▸ Problem to work on:
Print the entire listing. Each line must match the original exactly.

** START OF Source material **

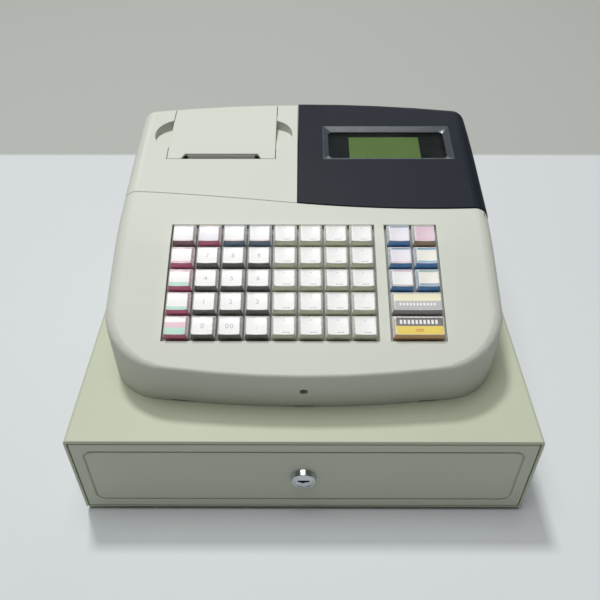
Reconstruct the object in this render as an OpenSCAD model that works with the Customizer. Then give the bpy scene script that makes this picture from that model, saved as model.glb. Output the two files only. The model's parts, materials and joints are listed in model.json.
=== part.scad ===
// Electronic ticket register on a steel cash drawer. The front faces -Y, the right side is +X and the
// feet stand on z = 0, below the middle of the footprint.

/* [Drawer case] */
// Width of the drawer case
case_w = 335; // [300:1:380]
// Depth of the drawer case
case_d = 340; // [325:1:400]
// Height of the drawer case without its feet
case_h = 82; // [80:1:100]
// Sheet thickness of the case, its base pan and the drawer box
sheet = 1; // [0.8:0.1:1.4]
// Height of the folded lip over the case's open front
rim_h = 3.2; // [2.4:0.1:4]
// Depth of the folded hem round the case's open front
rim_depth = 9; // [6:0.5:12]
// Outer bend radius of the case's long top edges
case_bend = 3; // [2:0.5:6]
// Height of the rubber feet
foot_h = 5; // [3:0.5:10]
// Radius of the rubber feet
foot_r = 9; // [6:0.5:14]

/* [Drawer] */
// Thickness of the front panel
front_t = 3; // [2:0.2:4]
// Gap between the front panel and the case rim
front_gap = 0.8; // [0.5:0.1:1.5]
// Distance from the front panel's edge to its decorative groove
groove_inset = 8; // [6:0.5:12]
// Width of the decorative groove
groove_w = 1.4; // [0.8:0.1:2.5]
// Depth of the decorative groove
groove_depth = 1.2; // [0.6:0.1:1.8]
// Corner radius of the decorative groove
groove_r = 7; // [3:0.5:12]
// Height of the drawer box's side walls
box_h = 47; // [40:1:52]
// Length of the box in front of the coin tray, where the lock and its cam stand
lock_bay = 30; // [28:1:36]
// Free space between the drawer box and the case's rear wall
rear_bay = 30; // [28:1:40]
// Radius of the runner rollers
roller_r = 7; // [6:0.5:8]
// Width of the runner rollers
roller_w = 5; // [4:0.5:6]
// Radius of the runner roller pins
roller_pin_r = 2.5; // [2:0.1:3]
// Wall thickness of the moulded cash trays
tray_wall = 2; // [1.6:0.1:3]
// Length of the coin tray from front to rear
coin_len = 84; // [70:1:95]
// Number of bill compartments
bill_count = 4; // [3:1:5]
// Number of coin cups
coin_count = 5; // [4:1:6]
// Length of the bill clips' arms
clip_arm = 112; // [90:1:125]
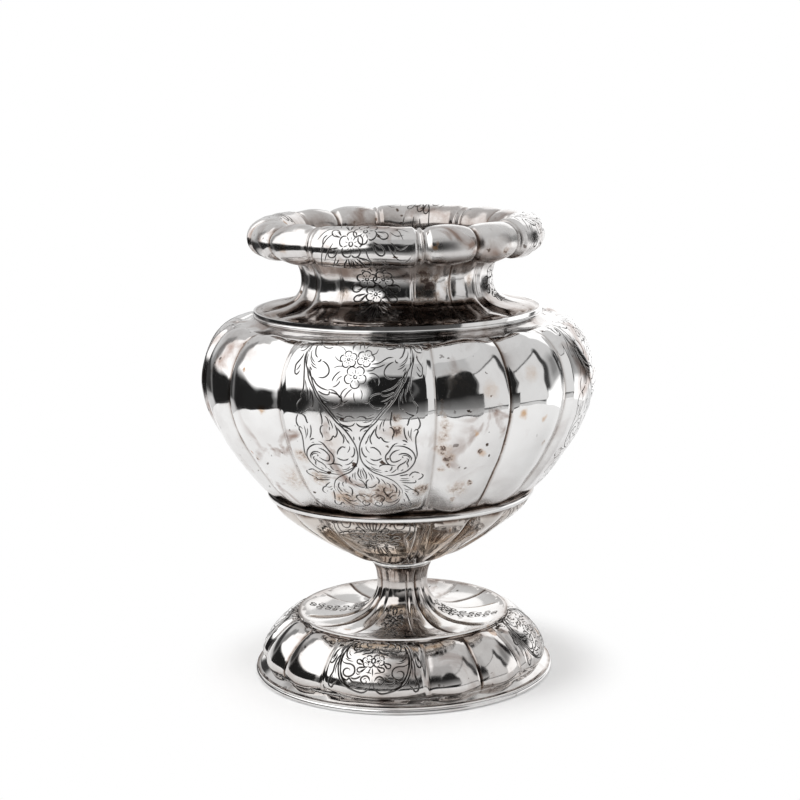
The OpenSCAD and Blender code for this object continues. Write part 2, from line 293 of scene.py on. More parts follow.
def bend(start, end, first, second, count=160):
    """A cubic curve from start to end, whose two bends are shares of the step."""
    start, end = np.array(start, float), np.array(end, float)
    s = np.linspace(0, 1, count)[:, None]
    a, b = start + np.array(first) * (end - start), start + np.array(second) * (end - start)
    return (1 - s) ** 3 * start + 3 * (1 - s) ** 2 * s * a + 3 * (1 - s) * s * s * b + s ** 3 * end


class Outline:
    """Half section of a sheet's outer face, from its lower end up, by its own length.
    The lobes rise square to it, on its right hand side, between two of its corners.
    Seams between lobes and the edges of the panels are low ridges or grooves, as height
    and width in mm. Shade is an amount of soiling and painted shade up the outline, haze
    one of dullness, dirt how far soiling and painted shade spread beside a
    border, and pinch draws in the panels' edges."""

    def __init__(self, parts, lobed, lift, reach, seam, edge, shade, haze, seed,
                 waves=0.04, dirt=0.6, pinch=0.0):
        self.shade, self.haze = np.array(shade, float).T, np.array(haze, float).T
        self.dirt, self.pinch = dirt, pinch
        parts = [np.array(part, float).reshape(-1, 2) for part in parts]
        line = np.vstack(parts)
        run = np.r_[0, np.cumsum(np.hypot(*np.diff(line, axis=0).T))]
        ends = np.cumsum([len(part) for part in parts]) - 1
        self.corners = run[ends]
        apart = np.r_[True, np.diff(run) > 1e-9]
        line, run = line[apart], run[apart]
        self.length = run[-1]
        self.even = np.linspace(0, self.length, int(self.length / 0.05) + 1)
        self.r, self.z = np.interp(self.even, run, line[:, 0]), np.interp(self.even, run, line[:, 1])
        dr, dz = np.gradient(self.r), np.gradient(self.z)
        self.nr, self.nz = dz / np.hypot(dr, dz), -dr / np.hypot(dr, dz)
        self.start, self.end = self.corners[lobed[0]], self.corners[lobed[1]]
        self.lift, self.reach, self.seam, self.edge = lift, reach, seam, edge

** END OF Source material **

▸ Reply:
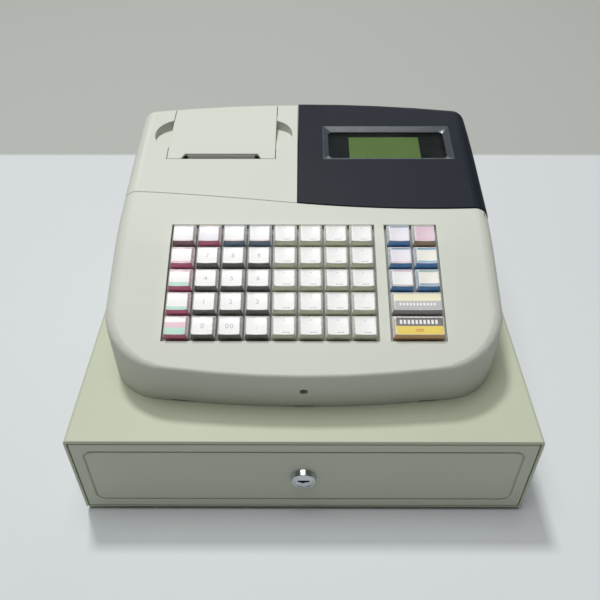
Reconstruct the object in this render as an OpenSCAD model that works with the Customizer. Then give the bpy scene script that makes this picture from that model, saved as model.glb. Output the two files only. The model's parts, materials and joints are listed in model.json.
=== part.scad ===
// Electronic ticket register on a steel cash drawer. The front faces -Y, the right side is +X and the
// feet stand on z = 0, below the middle of the footprint.

/* [Drawer case] */
// Width of the drawer case
case_w = 335; // [300:1:380]
// Depth of the drawer case
case_d = 340; // [325:1:400]
// Height of the drawer case without its feet
case_h = 82; // [80:1:100]
// Sheet thickness of the case, its base pan and the drawer box
sheet = 1; // [0.8:0.1:1.4]
// Height of the folded lip over the case's open front
rim_h = 3.2; // [2.4:0.1:4]
// Depth of the folded hem round the case's open front
rim_depth = 9; // [6:0.5:12]
// Outer bend radius of the case's long top edges
case_bend = 3; // [2:0.5:6]
// Height of the rubber feet
foot_h = 5; // [3:0.5:10]
// Radius of the rubber feet
foot_r = 9; // [6:0.5:14]

/* [Drawer] */
// Thickness of the front panel
front_t = 3; // [2:0.2:4]
// Gap between the front panel and the case rim
front_gap = 0.8; // [0.5:0.1:1.5]
// Distance from the front panel's edge to its decorative groove
groove_inset = 8; // [6:0.5:12]
// Width of the decorative groove
groove_w = 1.4; // [0.8:0.1:2.5]
// Depth of the decorative groove
groove_depth = 1.2; // [0.6:0.1:1.8]
// Corner radius of the decorative groove
groove_r = 7; // [3:0.5:12]
// Height of the drawer box's side walls
box_h = 47; // [40:1:52]
// Length of the box in front of the coin tray, where the lock and its cam stand
lock_bay = 30; // [28:1:36]
// Free space between the drawer box and the case's rear wall
rear_bay = 30; // [28:1:40]
// Radius of the runner rollers
roller_r = 7; // [6:0.5:8]
// Width of the runner rollers
roller_w = 5; // [4:0.5:6]
// Radius of the runner roller pins
roller_pin_r = 2.5; // [2:0.1:3]
// Wall thickness of the moulded cash trays
tray_wall = 2; // [1.6:0.1:3]
// Length of the coin tray from front to rear
coin_len = 84; // [70:1:95]
// Number of bill compartments
bill_count = 4; // [3:1:5]
// Number of coin cups
coin_count = 5; // [4:1:6]
// Length of the bill clips' arms
clip_arm = 112; // [90:1:125]
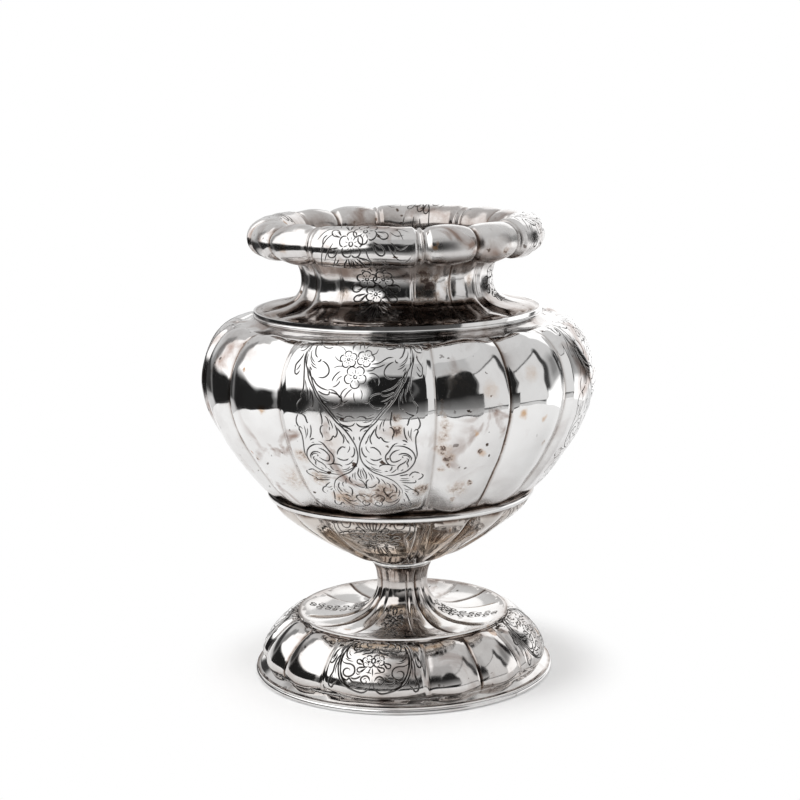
The OpenSCAD and Blender code for this object continues. Write part 2, from line 293 of scene.py on. More parts follow.
def bend(start, end, first, second, count=160):
    """A cubic curve from start to end, whose two bends are shares of the step."""
    start, end = np.array(start, float), np.array(end, float)
    s = np.linspace(0, 1, count)[:, None]
    a, b = start + np.array(first) * (end - start), start + np.array(second) * (end - start)
    return (1 - s) ** 3 * start + 3 * (1 - s) ** 2 * s * a + 3 * (1 - s) * s * s * b + s ** 3 * end


class Outline:
    """Half section of a sheet's outer face, from its lower end up, by its own length.
    The lobes rise square to it, on its right hand side, between two of its corners.
    Seams between lobes and the edges of the panels are low ridges or grooves, as height
    and width in mm. Shade is an amount of soiling and painted shade up the outline, haze
    one of dullness, dirt how far soiling and painted shade spread beside a
    border, and pinch draws in the panels' edges."""

    def __init__(self, parts, lobed, lift, reach, seam, edge, shade, haze, seed,
                 waves=0.04, dirt=0.6, pinch=0.0):
        self.shade, self.haze = np.array(shade, float).T, np.array(haze, float).T
        self.dirt, self.pinch = dirt, pinch
        parts = [np.array(part, float).reshape(-1, 2) for part in parts]
        line = np.vstack(parts)
        run = np.r_[0, np.cumsum(np.hypot(*np.diff(line, axis=0).T))]
        ends = np.cumsum([len(part) for part in parts]) - 1
        self.corners = run[ends]
        apart = np.r_[True, np.diff(run) > 1e-9]
        line, run = line[apart], run[apart]
        self.length = run[-1]
        self.even = np.linspace(0, self.length, int(self.length / 0.05) + 1)
        self.r, self.z = np.interp(self.even, run, line[:, 0]), np.interp(self.even, run, line[:, 1])
        dr, dz = np.gradient(self.r), np.gradient(self.z)
        self.nr, self.nz = dz / np.hypot(dr, dz), -dr / np.hypot(dr, dz)
        self.start, self.end = self.corners[lobed[0]], self.corners[lobed[1]]
        self.lift, self.reach, self.seam, self.edge = lift, reach, seam, edge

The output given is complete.